VDC’s View & Future Outlook
The global markets for data capture, enterprise mobility, fixed industrial scanning, label printing, and machine vision are impacted by inflationary and macroeconomic pressures, and customers’ reluctance to purchase during (what is largely considered to be) an industry-wide cyclical slowdown. VDC estimates that the cumulative 2023 revenues for these product segments will be nearly $21.8B, with the market expected to grow to just under $23.3B in 2024, a gain of 6.8% YoY, as the downturn ends and organizations ramp up their technology infrastructure investments next year.

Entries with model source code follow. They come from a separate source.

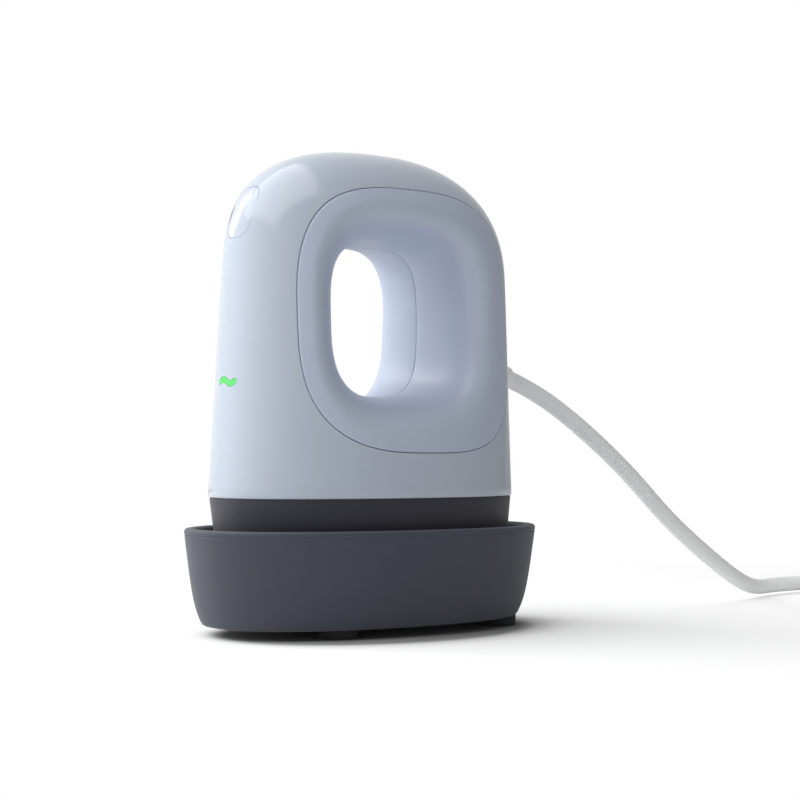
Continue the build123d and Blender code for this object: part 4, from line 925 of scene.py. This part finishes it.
# The room is white to the eye. What it sheds on the press, and what the press mirrors of it, is
# brightest behind, on the nose side.
bright_way = (-0.52, 0.68, 0.52)
mirrored_dark, mirrored_gain = 0.30, 0.70
shed_dark, shed_gain = 0.20, 0.16
world = bpy.data.worlds.new("studio")
bpy.context.scene.world = world
world.use_nodes = True
room = Maker(world.node_tree)
background = room.first("BACKGROUND")
direct = room.ray("Is Camera Ray") + room.ray("Is Transmission Ray")
heading = room.node("ShaderNodeTexCoord", {}, {}, "Generated")
bright = room.node(
    "ShaderNodeVectorMath", {"operation": "DOT_PRODUCT"}, {0: heading, 1: bright_way}, "Value"
).above(0.2, 0.6)
mirrored = mirrored_dark + bright * mirrored_gain
shed = shed_dark + bright * shed_gain
strength = direct + (1 - direct) * (shed + room.ray("Is Glossy Ray") * (mirrored - shed))
room.tree.links.new(strength.socket, background.inputs["Strength"])
background.inputs["Color"].default_value = (1, 1, 1, 1)


# Soft boxes: a large one behind on the nose side, a low one behind, one overhead, a weak low one
# in front, and a narrow one for the streak down the button. Those not mirrored only shed light.
def soft_box(name, place, aim, width, height, power, mirrored):
    lamp = add_object(name, bpy.data.lights.new(name, "AREA"))
    lamp.data.shape = "RECTANGLE"
    lamp.data.size = width
    lamp.data.size_y = height
    lamp.data.energy = power
    lamp.location = place
    lamp.rotation_euler = (Vector(aim) - Vector(place)).to_track_quat("-Z", "Y").to_euler()
    lamp.visible_glossy = mirrored


soft_box("nose_box", (-0.585, 0.487, 0.331), (0.015, -0.013, 0.191), 1.1, 0.674, 4.87, False)
soft_box("back_box", (-0.15, 0.80, 0.03), (0, 0, 0.11), 0.9, 0.3, 1.4, False)
soft_box("top_box", (-0.40, 0.10, 0.85), (0, 0, 0.08), 1.2, 1.0, 7.0, True)
soft_box("low_box", (-0.30, -0.70, 0.03), (0, 0, 0.11), 0.9, 0.3, 0.8, False)
soft_box("strip_box", (-0.30, 0.77, 0.50), (-0.043, 0, 0.115), 0.22, 0.42, 0.9, True)
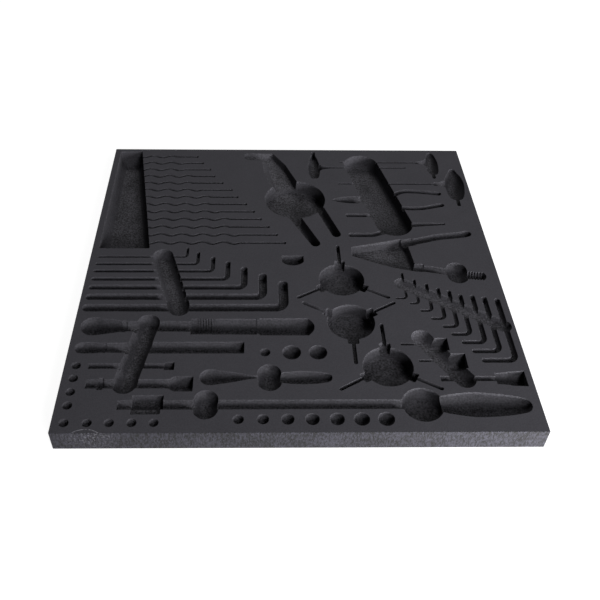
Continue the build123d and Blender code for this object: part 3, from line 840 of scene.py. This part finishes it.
# %% Half-moon pocket
moon_left, moon_right, moon_back, moon_side, moon_front = 270.0, 300.5, 302.0, 290.0, 282.0
moon_depth, moon_floor_corner, moon_arc_points = 12.0, 3.0, 17
moon_half, moon_rise = (moon_right - moon_left) / 2, moon_side - moon_front
moon_radius = (moon_half**2 + moon_rise**2) / (2 * moon_rise)
moon_turn = np.arcsin(moon_half / moon_radius)
turn = np.linspace(-moon_turn, moon_turn, moon_arc_points)
moon_x = moon_left + moon_half + moon_radius * np.sin(turn)
moon_y = moon_front + moon_radius * (1 - np.cos(turn))
moon = np.array([(moon_right, moon_back), (moon_left, moon_back), *zip(moon_x, moon_y)])
cuts.append(rings_of(wall_outline(moon + left_front), side_profile(moon_depth, moon_floor_corner)))
print(f"The near side of the half moon is an arc of {moon_radius:.1f} mm")

# %% [markdown]
# ### Bit tools and drivers
#
# Bit tools lie in the front corner. The drivers at the back have a grip like a bulb lying across the
# shank, with a short prong at its end and a flare where the shank comes out. They are turned beds
# once more. Their axes lie a little below the top face, because these thin tools are let in deeper,
# and the sides stand upright above the axis.

# %% Bit tools
bit_tool_places = ((-153.5, 134.0), (-134.5, 106.5), (-112.5, 78.0))
bit_tool_steps = (
    ((0.0, 1.7), (40.0, 1.7), (40.0, 10.0), (60.5, 10.0)),
    ((0.0, 1.6), (39.5, 1.6), (39.5, 11.6), (59.5, 11.6)),
    ((0.0, 3.6), (67.5, 3.4), (67.5, 8.0), (83.5, 9.4), (83.5, 10.4), (104.5, 11.5)),
)
bit_tool_sink = 2.5
bit_tool_finger_route = ((-125.5, 145.0), (-82.5, 77.0))
bit_tool_finger_width, bit_tool_finger_depth = 26.5, 13.0

for place, steps in zip(bit_tool_places, bit_tool_steps):
    turned(right_front, place, steps, bit_tool_sink)
finger_recess(right_front, bit_tool_finger_route, bit_tool_finger_width, bit_tool_finger_depth)
print(f"{len(bit_tool_places)} bit tools")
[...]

Zebra has seen performance weaken across industries and regions due to end users managing their inventory by pushing back orders and repurposing existing devices, causing demand slowdown. VDC sees this as a near-term problem for the global market leader that will diminish as macroeconomic pressures subside, global logistics and manufacturing performance indices improve, and customers are able to set aside bigger budgets for infrastructure-related investments. Backlogged orders are being pushed back and not cancelled, which shows that clients intend to buy in the future especially when inflationary pressures ease. While Zebra does expect conditions to worsen over the next couple of quarters, there are bright spots to look to in the long term from the standpoint of vertical adoption and regional spending. With promising attributes present in pharmaceutical and EV manufacturing as well as government projects across the globe, the decline in end user demand is temporary. VDC believes that through diversification into different markets with its new product lines (particularly fixed industrial scanning and machine vision), coupled with market corrections and stabilizing foreign currency exchange rates, Zebra will return to positive growth.

Cognex performed better than Wall Street’s expectations for the quarter even as negative macroeconomic trends continue in 2023. Sharp declines in consumer electronics and semiconductor industries negatively impacted factory automation spends. EV battery manufacturing is the bright spot currently and also for long-term growth as demand in other sectors weakens across the globe. While key e-commerce players have significantly scaled back on infrastructure investments over the past few quarters, parcel and post organizations can drive growth for Cognex in the future. The company is strategically announcing new products for this market in order to position itself for future growth; VDC finds its concerted efforts around new product development and introduction particularly encouraging. Cognex’s decision to expand its direct salesforce to also target factory automation opportunities within the SMB segment will place it head-to-head against Keyence, its largest competitor in the machine vision market with a formidable direct sales team.